Monday, July 18, 2011

Vacation Reading, Part I

I hope you gathered from my pre-vacation post that I was, in fact, going on vacation! I've been out of New York for, pretty much, the last three solid weeks. I spent a week in New Orleans at ALA, a week in Nashville, and a week on real vacation at the beach in Florida. I've read a ton the past three weeks, so much that I'm going to have to scramble to write about all the good books I've read so that I remember something about them later!

I'll start with the first leg of my trip: What I read in New Orleans

First up, Tomorrow River by Lesley Kagan. This book was more of a mystery and more thrilling than I expected, and I loved it. It's been a while since I've read something that gets my heart racing. In the story, it's the summer of 1969 and Shenandoah's mother has been missing for a year. Her father has turned into an unhappy drunk, and her twin sister Woody has gone mute. Once Shenny gets over her own heartbreak, she storms into an investigation to find the truth about what happened the night her mother disappeared, with the belief that Woody may know something that's shocked her into silence. Shenny is a headstrong girl who is smart, but whose weakness is her own innocence. It's one of those situations where we, as the reader, cringe or get anxious as we realize things that Shenny, as an 11-year-old, does not. Overall, I enjoyed this one and got through it pretty quickly.

In between novels, I opted for Life With Mr. Dangerous, a graphic novel by Paul Hornschemeier. Amy is in the latter half of her 20s (I am hitting this mark with my own birthday this October, so I am refusing to call it her "late twenties") with a crappy job, a best friend (and love interest) living across the country, and having just broken up with a crappy boyfriend. Basically, she's down and out. And she's surrounded by people who give her little hope that things will ever get more interesting. I liked Hornschemeier's drawings a great deal, but in this case, the story just didn't do it for me. I'm a 20-something, so I get it. I get how your twenties can feel boring, exciting, bleak, meaningless, adventurous, stressful, hopeful and hopeless, all at the same time. But this story just had a serious WOMP WOMP tone to it. Frankly, it was Amy. I would not hang out with her because she'd just bring me down. She notices the sad things that exist about people and their lifestyles, and yes, these things exist and are sad. But she wallows in them and just seems kinda...pathetic. Here's it in a nutshell: She's waiting for life to happen to her instead of seeking things out for herself. And that is not an attitude I want to live by. And ranting spoiler alert (highlight to read): I don't buy the sudden happy ending that just "worked out" in her favor. Seems totally unrealistically optimistic for a story about this character that's all about the depressing realities of her age. Nor do I buy the fact that multiple men are interested in her, because from these 160 pages, she was permanently moping and always thinking/talking about an obscure TV show. 

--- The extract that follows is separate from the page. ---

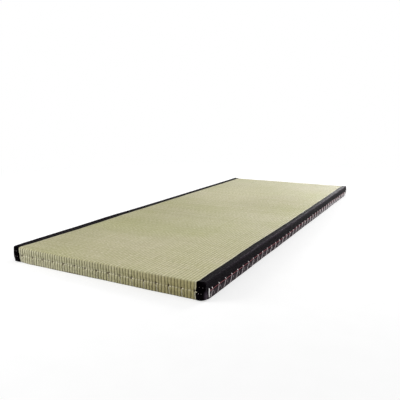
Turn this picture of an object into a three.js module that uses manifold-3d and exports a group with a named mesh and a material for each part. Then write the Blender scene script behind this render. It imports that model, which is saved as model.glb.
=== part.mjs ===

My last book of the trip, mostly an airplane read, was Diamond Ruby by Joseph Wallace. I really liked this one too, for a few reasons. It had a likable main character—Ruby is tough and does what she has to do; you cheer for her. It's historical fiction set in New York, and I love reading about places I encounter daily. It's about baseball, particularly women in baseball, reminding me of A League of Their Own, for which I will always have a special place in my heart. It ties in all sorts of historical people and places and events, which just makes a story much more rich. Anyway, it's about a girl, Ruby, whose parents and other family members die in the Spanish Influenza epidemic of 1918 and she's left to take care of her two young nieces. She's got something special, though—an arm that can throw as fast and as accurate as a major league pitcher. Diamond Ruby spans the 1920s, from Ruby's gig as a sideshow artist on Coney Island to the starting lineup of the minor league Brooklyn Typhoons and encounters with Babe Ruth, the Ku Klux Clan, gangsters, rumrunners, and gamblers. This is a really good story to get sucked into—the writing is quality with lots of plot twists and turns to keep you guessing, the characters elicit an emotional connection, and it's one of those books that has so many details woven in that it feels like an educated read.

What have been your vacation reads this summer?


Amanda said...

I have Diamond Ruby on my shelf to read too. I'm glad it was a good book!

Joshua said...

I see. Your description of Amy in Life with Mr. Dangerous sort of reminds me of The Catcher in the Rye. No matter how many times I've read that book, I just couldn't bring myself to like it because of the main character's heavy negativity. Thanks for sharing your take on these books.